We are mindful that "summary judgment should not be granted until the party opposing the motion has had an adequate opportunity for discovery." Snook v. Tr. Co. of Ga. Bank of Savannah, N.A., 859 F.2d 865, 870 (11th Cir. 1988); see also Anderson v. Liberty Lobby, Inc., 477 U.S. 242, 257 (1986) (noting that the nonmoving party must have had "a full opportunity to conduct discovery"). But discovery must be relevant to "the subject matter involved in the pending case." Rule 70(b)(1); see Hickman v. Taylor, 329 U.S. 495, 507-08 (1947); Caney v. Commissioner, T.C. Memo. 2010-90, 99 T.C.M. (CCH) 1366, 1368.

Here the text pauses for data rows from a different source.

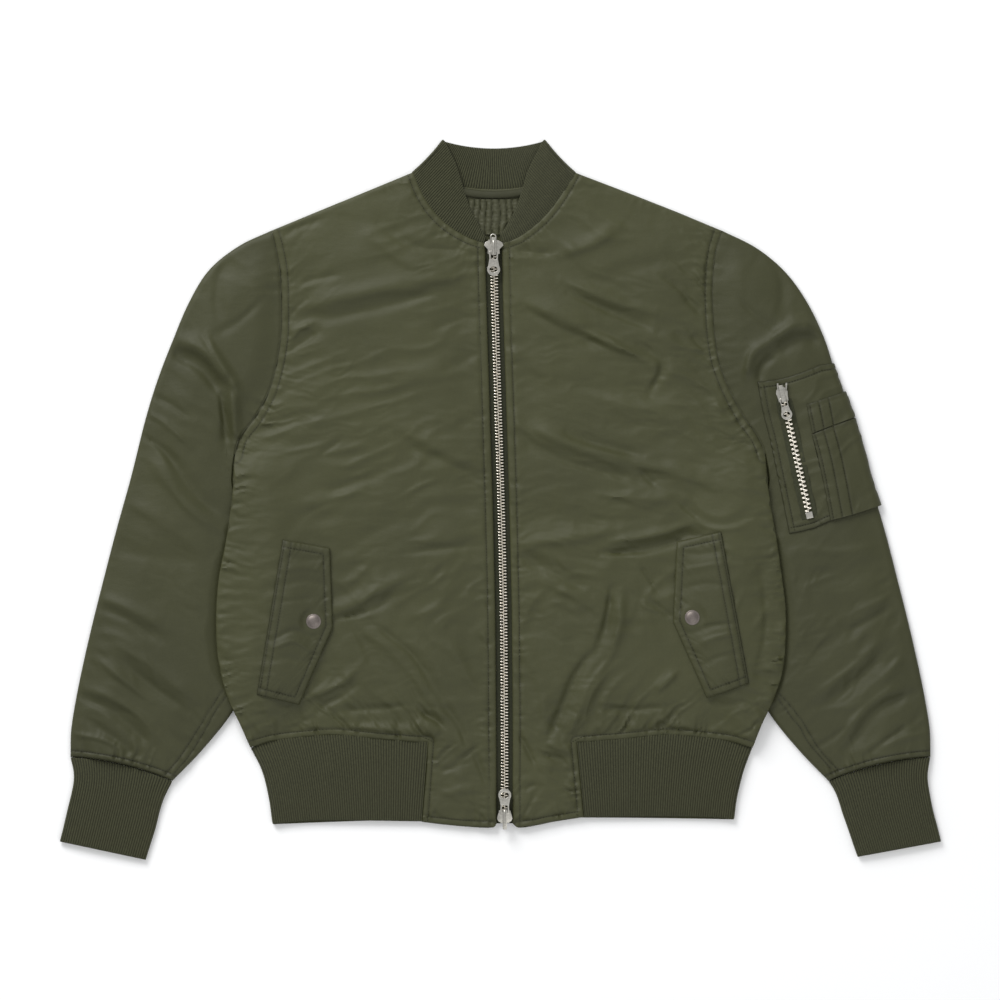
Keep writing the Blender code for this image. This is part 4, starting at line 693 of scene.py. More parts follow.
# ---------------------------------------------------------------- the sleeves
SLEEVE_SEAMS = {RIGHT: [[(-349, -286), (-333, -267), (-318, -244), (-302, -218), (-289, -198)],
                        [(-339, -284), (-323, -265), (-307, -239), (-297, -221), (-286, -205)]],
                LEFT: [[(351, -281), (332, -260), (322, -244), (311.5, -227), (296, -208), (286, -198)],
                       [(343, -279), (320, -252), (311.5, -237), (301, -224), (289, -207)]]}
SLEEVE_SEED = {RIGHT: 201, LEFT: 251}
ARM_ZIP = Path([(291, 118), (321.5, -19)], steps=1)
ARM_ZIP_LEVEL = 8.5  # the sleeve's top beside the arm zip


class Sleeve:
    """One sleeve: a flat tube, its lower edge tucked beneath the body's side."""

    def __init__(self, side, creases):
        self.side = side
        self.creases = creases
        self.outer, self.inner = SLEEVE_OUT[side], SLEEVE_IN[side]
        self.seams = [Path(points) for points in SLEEVE_SEAMS[side]]
        ends = self.outer.points[-1], self.inner.points[-1]
        cuts = np.linspace(0, 1, 20)
        cuff = [ends[0] + c * (ends[1] - ends[0]) + (0, CUFF_SEAM_BOW * 4 * c * (1 - c)) for c in cuts]
        self.cuff = Path(cuff, steps=1)

    def plan(self):
        """The places of the sleeve's mesh, from the shoulder down and from the outer fold inwards."""
        side, outer, inner = self.side, self.outer, self.inner
        travel = 0.7 * outer.travel + 0.3 * inner.travel
        rows = np.interp(edged(travel[-1], GRID * 1.04, SEAM_CUTS), travel, outer.index)
        across = edged(1.0, GRID / 180.0, (0.0, 0.0012, 0.0035, 0.008, 0.016, 0.026))
        start, end = outer.at(rows)[:, None], inner.at(rows)[:, None]
        plan = start + across[None, :, None] * (end - start)
        top, low = BODY_EDGE[-1].y, ARMPIT_Y
        ys = top + across * (low - top)
        line = outer.points[0, 0] + across * (inner.points[0, 0] - outer.points[0, 0])
        off = x_at(ARMHOLE[side], ys) - line
        off[0] = off[-1] = 0.0
        share = np.interp(rows, range(len(SLEEVE_ROWS)), [row.armhole for row in SLEEVE_ROWS])
        plan[..., 0] += share[:, None] * off[None] + side * 0.1 * np.clip(1 - rows, 0, 1)[:, None]
        tuck = ramp((ARMPIT_Y - 2.0 - plan[..., 1]) / 12.0) * ramp((plan[..., 1] + 150.0) / 60.0)
        plan[..., 0] -= side * 3.5 * (across ** 3)[None] * tuck
        bow = CUFF_SEAM_BOW * 4 * across * (1 - across)
        plan[..., 1] += bow[None] * np.clip(rows - len(SLEEVE_ROWS) + 2, 0, 1)[:, None]
        return plan

    def top(self, x, y, fine=1.0):
        """The upper face, and how much painted shade each place gets along its seams and rows of stitching."""
        (out_d, out_t, _), (in_d, *_), (arm_d, arm_t, _), (cuff_d, cuff_t, _) = [
            line.near(x, y) for line in (self.outer, self.inner, ARMHOLE[self.side], self.cuff)]
        seed = SLEEVE_SEED[self.side]
        full = SLEEVE_THICK + SLEEVE_PUFF * ramp(out_d / 42.0) * ramp(in_d / 60.0) * ramp(arm_d / 30.0)
        full = full + 0.8 * noise(x, y, 48.0, seed) + 0.3 * noise(x, y, 19.0, seed + 1)
        full = full + SLEEVE_FOLD_DEPTH * crease_height(x, y, self.creases) * ramp((out_d + 4.0) / 14.0)
        lower = ramp((20.0 - y) / 120.0)
        for k, c in enumerate(SLEEVE_CRUMPLES):
            patchy = ramp((noise(x, y, 70.0, seed + 40 + k) + 0.5) / 0.9)
            ridges = wrinkles(x, y, -self.side * c.angle, c.size, c.long, seed + 50 + 2 * k)
            full = full + c.depth * fine * (0.45 + 0.55 * lower) * patchy * ridges * ramp(out_d / 12.0)
        small = (puckers(np.abs(cuff_d - CUFF_STITCH), cuff_t, 1.9, 13.0, GATHER_SIZE, seed + 2)
                 + puckers(arm_d, arm_t, 1.3, 14.0, 7.0, seed + 4)
                 + puckers(out_d, out_t, 0.6, 11.0, 11.0, seed + 6) + groove(cuff_d, CUFF_STITCH, 0.75, 1.3))
        # Painted shade: at the cuff's seam and its row of stitching, at the armhole and down the sleeve's
        # seams.
        seam = np.maximum(np.exp(-cuff_d / 1.2), 0.4 * np.exp(-arm_d / 1.0))
        seam = np.maximum(seam, 0.85 * np.exp(-((cuff_d - CUFF_STITCH) / 0.9) ** 2))
        for k, line in enumerate(self.seams):
            seam_d, seam_t, _ = line.near(x, y)
            small = small + groove(seam_d, 0.0, 0.8, 1.3)
            small = small + puckers(seam_d, seam_t, 0.8, 7.0, GATHER_SIZE, seed + 8 + k)
            seam = np.maximum(seam, 0.7 * np.exp(-(seam_d / 0.9) ** 2))
        full = full + fine * small
        if self.side == LEFT:
            beside = np.exp(-(ARM_ZIP.near(x, y)[0] / 20.0) ** 2)
            full = full + beside * (ARM_ZIP_LEVEL - full)
        body = self.side * (x - x_at(SIDE_FOLD[self.side], y))
        under_body = np.where(y < ARMPIT_Y, 7.6 + 0.4 * np.maximum(body, 0.0), 99.0)
        full = np.minimum(full, under_body)
        edge = (roll(out_d, 6.0) * roll(in_d, 1.5 + 3.0 * ramp((20.0 - y) / 60.0))
                * np.maximum(roll(arm_d, 2.6), 0.8) * np.maximum(roll(cuff_d, 2.6), 0.45))
        middle = SLEEVE_THICK / 2
        return middle + (np.maximum(full, middle + 1.0) - middle) * edge, seam

    def low(self, x, y):
        """The face that rests on the surface."""
        out_d, in_d = self.outer.near(x, y)[0], self.inner.near(x, y)[0]
        marks = 0.5 * np.clip(noise(x, y, 34.0, 77) - 0.1, 0, 1) * ramp(np.minimum(out_d, in_d) / 12.0)
        return SLEEVE_THICK / 2 * (1.0 - roll(out_d, 5.0) * roll(in_d, 4.5)) + marks

    def build(self, look):
        plan = self.plan()
        x, y = plan[..., 0], plan[..., 1]
        top, seam = self.top(x, y)
        rows, columns = top.shape
        lower = list(range(columns - 2, 0, -6))
        low = self.low(x[:, lower], y[:, lower])
        outer = np.concatenate([np.dstack([x, y, top]), np.dstack([x[:, lower], y[:, lower], low])], axis=1)
        seam = np.concatenate([seam, np.zeros(low.shape)], axis=1)
        few = np.unique(np.linspace(0, rows - 1, 9).astype(int))
        inset = np.minimum(self.outer.near(x, y)[0], self.inner.near(x, y)[0])
        open_by = roll(inset, 9.0)
        middle = SLEEVE_THICK / 2
        room = np.maximum(np.minimum(top - SHELL, SLEEVE_THICK - SHELL) - middle, 0.2)
        high = middle + 0.15 + room * open_by
        under = middle - 0.15 - 0.35 * open_by
        shrink = 1.0 - 2.0 * SHELL / 150.0
        centre = plan.mean(axis=1, keepdims=True)
        tight = centre + (plan - centre) * shrink
        inner = np.concatenate([np.dstack([tight, high]), np.dstack([tight[:, lower], under[:, lower]])],
                               axis=1)
        return thin("cloth_sleeve_" + SIDES[self.side], outer, inner[few], look, seam)


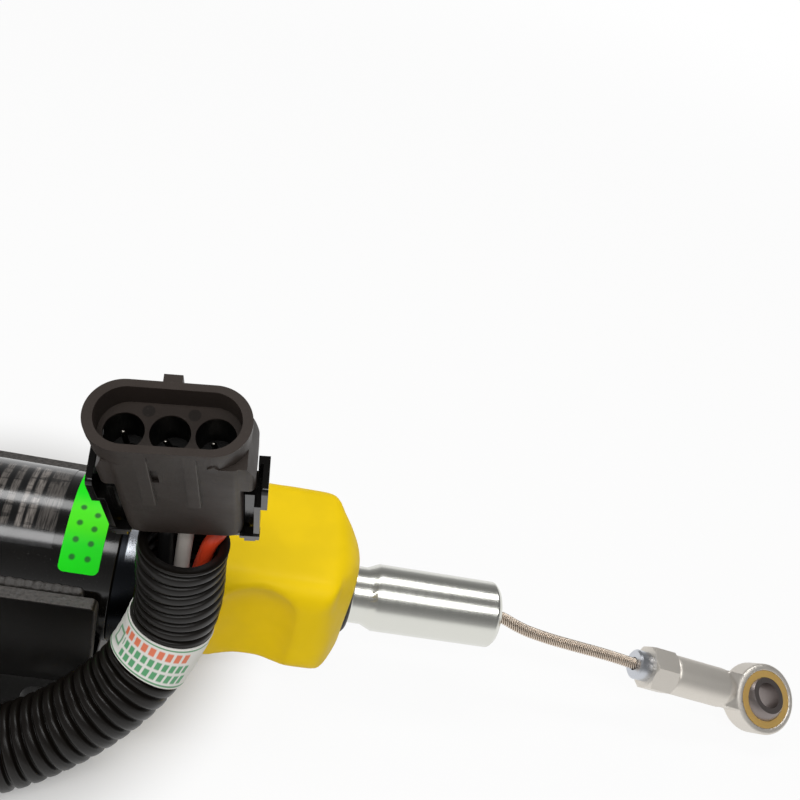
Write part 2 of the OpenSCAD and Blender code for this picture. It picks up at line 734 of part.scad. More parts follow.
module connector_housing() color([0.16, 0.155, 0.15]) {
    face_z = plug_len - face_depth;
    floor_z = face_z - cavity_depth;
    in_plug() difference() {
        union() {
            translate([body_shift, 0, 0]) {
                plug_core();
                plug_shoulders();
            }
            plug_shroud();
            plug_details();
        }
        translate([0, 0, face_z]) linear_extrude(face_depth + 1)
            oval(shroud_w - 2 * shroud_end_wall, shroud_h - 2 * shroud_wall);
        each_cavity(floor_z) cylinder(h = cavity_depth + 1, d = cavity_d);
        each_cavity(1) cylinder(h = floor_z, d = 3.7);
        each_cavity(-1) cylinder(h = cable_seal_depth + 1, d = cable_seal_d + 2 * seat_fit);
        translate([recess_at[0] - recess[0] / 2, -plug_h / 2 - 0.5, recess_at[1] - recess[2] / 2])
            cube(recess);
    }
}

module terminal_pins() color([0.8, 0.8, 0.78]) {
    tip_z = plug_len - face_depth - 1.2;
    barrel_proud = 1;
    barrel_front = plug_len - face_depth - cavity_depth + barrel_proud;
    barrel_d = 3.6;
    in_plug() each_cavity(0) {
        translate([0, 0, cable_seal_depth])
            cylinder(h = barrel_front - cable_seal_depth, d = barrel_d, $fn = 32);
        translate([0, 0, barrel_front]) cylinder(h = tip_z - barrel_front, d = pin_d, $fn = 32);
        translate([0, 0, tip_z]) sphere(d = pin_d, $fn = 32);
    }
}

// Ribbed silicone plugs that close the rear of the housing round each lead
module cable_seals() color([0.35, 0.33, 0.32]) {
    rib_r = cable_seal_d / 2;
    web_r = rib_r - 0.5;
    bore_r = lead_d / 2 + seat_fit;
    in_plug() each_cavity(0) rotate_extrude($fn = 48) polygon([
        [bore_r, -0.8], [web_r, -0.8], [web_r, 1], [rib_r, 1.6], [rib_r, 2.2], [web_r, 2.8],
        [web_r, 3.6], [rib_r, 4.2], [rib_r, 4.8], [web_r, 5.4], [web_r, 6.2], [rib_r, 6.8],
        [rib_r, cable_seal_depth], [bore_r, cable_seal_depth]]);
}

// Glossy rear lock: a plate behind the seals, with a ribbed leg, a foot and
// a latch arm round the shoulder on each side
module terminal_lock() color([0.03, 0.03, 0.03]) {
    plate_w = plug_w + 2 * lock_gap + 2;
    in_plug() difference() {
        translate([body_shift, 0, 0]) {
            translate([-plate_w / 2, 0.9 - plug_h / 2, -lock_t]) cube([plate_w, plug_h - 1.3, lock_t]);
            lock_side();
            mirror([1, 0, 0]) lock_side();
        }
        each_cavity(-lock_t - 1) cylinder(h = lock_t + 2, d = cable_seal_d - 0.4);
    }
}

module lock_side() {
    leg_x = plug_w / 2 + lock_gap;
    rib_x = leg_x + leg_w - leg_rib;
    arm_x = shoulder_w / 2 + 1.2;
    arm_z = leg_len - 1.5;
    front_y = -plug_h / 2;
    translate([leg_x, front_y + 2.4, -lock_t]) cube([leg_w, 2.6, leg_len + lock_t]);
    translate([rib_x, front_y, -lock_t]) cube([leg_rib, 6, leg_len + lock_t]);
    translate([rib_x, front_y - 0.2, arm_z]) cube([arm_x - rib_x + arm_t, arm_w, 1.5]);
    translate([arm_x, front_y - 0.2, arm_z]) rotate([90, 0, 90]) latch_arm();
    translate([shoulder_w / 2 + 0.2, front_y - 0.2 + arm_w - 1.7, arm_z])
        cube([arm_x - shoulder_w / 2, 1.7, arm_len]);
    translate([leg_x - 1, front_y - 0.35, 0.2]) cube(foot);
    translate([leg_x, front_y - 0.2, 0.3 - nub[2]]) cube(nub);
}

// Outer wall of the latch, with rounded corners at its front
module latch_arm() {
    r = 1.2;
    linear_extrude(arm_t) union() {
        translate([r, 0]) square([arm_w - r, arm_len]);
        translate([0, r]) square([arm_w, arm_len - 2 * r]);
        for (z = [r, arm_len - r]) translate([r, z]) circle(r);
    }
}

// A thin sheet wrapped on the can, over a span of angles past the top
module wrapped_sheet(x, length, span) {
    on_axis(x) rotate([0, 0, 180 + span[0]]) rotate_extrude(angle = span[1] - span[0], $fn = 96)
        translate([can_r + sheet_gap, 0]) square([label_t, length]);
}

module rating_label() color([0.1, 0.1, 0.1])
    wrapped_sheet(can_rear + label_inset, label_len, label_span);

module round_sticker() color([0.2, 0.9, 0.15])
    wrapped_sheet(can_front - sticker_inset - sticker_w, sticker_w, sticker_span);

can();
rear_cap();
front_plate();
base_bracket();
weld_beads();
bobbin();
hold_coil();
pull_coil();
pole_piece();
guide_tube();
plunger();
return_spring();
end_housing();
wiper_seal();
pull_cable();
cable_stud();
jam_nut();
rod_end_body();
rod_end_race();
rod_end_ball();
lead_boot();
conduit();
conduit_label();
lead_black();
lead_white();
lead_red();
connector_housing();
terminal_pins();
cable_seals();
terminal_lock();
rating_label();
round_sticker();
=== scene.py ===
"""Looks of the pull-type fuel shutoff solenoid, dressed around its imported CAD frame. Metres."""

import math
import random

import bmesh
import bpy
from mathutils import Matrix, Vector


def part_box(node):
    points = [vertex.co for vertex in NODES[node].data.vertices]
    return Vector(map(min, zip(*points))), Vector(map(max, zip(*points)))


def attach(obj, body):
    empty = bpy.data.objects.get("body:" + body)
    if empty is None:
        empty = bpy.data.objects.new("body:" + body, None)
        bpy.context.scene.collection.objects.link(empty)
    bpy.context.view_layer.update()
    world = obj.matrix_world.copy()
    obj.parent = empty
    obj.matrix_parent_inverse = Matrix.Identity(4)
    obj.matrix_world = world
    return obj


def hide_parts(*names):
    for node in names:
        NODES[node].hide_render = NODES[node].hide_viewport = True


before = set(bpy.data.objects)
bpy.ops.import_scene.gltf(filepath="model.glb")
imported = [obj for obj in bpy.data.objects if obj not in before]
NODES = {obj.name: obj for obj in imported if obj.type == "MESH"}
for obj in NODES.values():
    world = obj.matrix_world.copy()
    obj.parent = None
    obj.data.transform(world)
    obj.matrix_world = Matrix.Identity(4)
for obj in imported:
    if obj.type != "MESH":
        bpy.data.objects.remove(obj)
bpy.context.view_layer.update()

MM = 0.001
AXIS_Z = 0.0258
CAN_R = 0.02225
PLUG_AT = (0.05152, -0.02939, 0.07971)
PLUG_TURN = tuple(math.radians(a) for a in (26.1, -7.5, 1.1))

# Camera

camera = bpy.data.objects.new("camera", bpy.data.cameras.new("camera"))
bpy.context.scene.collection.objects.link(camera)
right, up = Vector((0.9631, -0.0425, 0.2658)), Vector((-0.188, 0.6005, 0.7772))
turned = Matrix((right.normalized(), up.normalized(), right.cross(up).normalized())).transposed()
camera.matrix_world = Matrix.Translation((0.055, -0.1776, 0.22465)) @ turned.to_4x4()
camera.data.sensor_width = 36
camera.data.lens = 40.5
camera.data.clip_start = 0.005
bpy.context.scene.camera = camera
bpy.context.scene.view_settings.view_transform = "Standard"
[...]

The discovery petitioner seeks is irrelevant to resolution of the question presented by respondent's Motion. See Salacoa Stone Quarry, T.C. Memo. 2023-68, at *5-6; Caney, 99 T.C.M. (CCH) at 1368 (considering whether "further discovery would likely yield any fact essential to [the nonmoving party's] opposition to the motion"). The record includes documents demonstrating written supervisory approval of the examining agent's initial determination to assert the penalties in question. By propounding discovery seeking communications among RA Garcia, Ms. McCarter, and other IRS officials, petitioner seeks improperly to look behind the information and signature appearing on the face of the form. See Sparta Pink Prop., 124 T.C.M. (CCH) at 124; Patel, 120 T.C.M. (CCH) at 214; Raifman, 116 T.C.M. (CCH) at 28.
To reflect the foregoing, An order will be issued granting respondent's Motion for Partial Summary Judgment.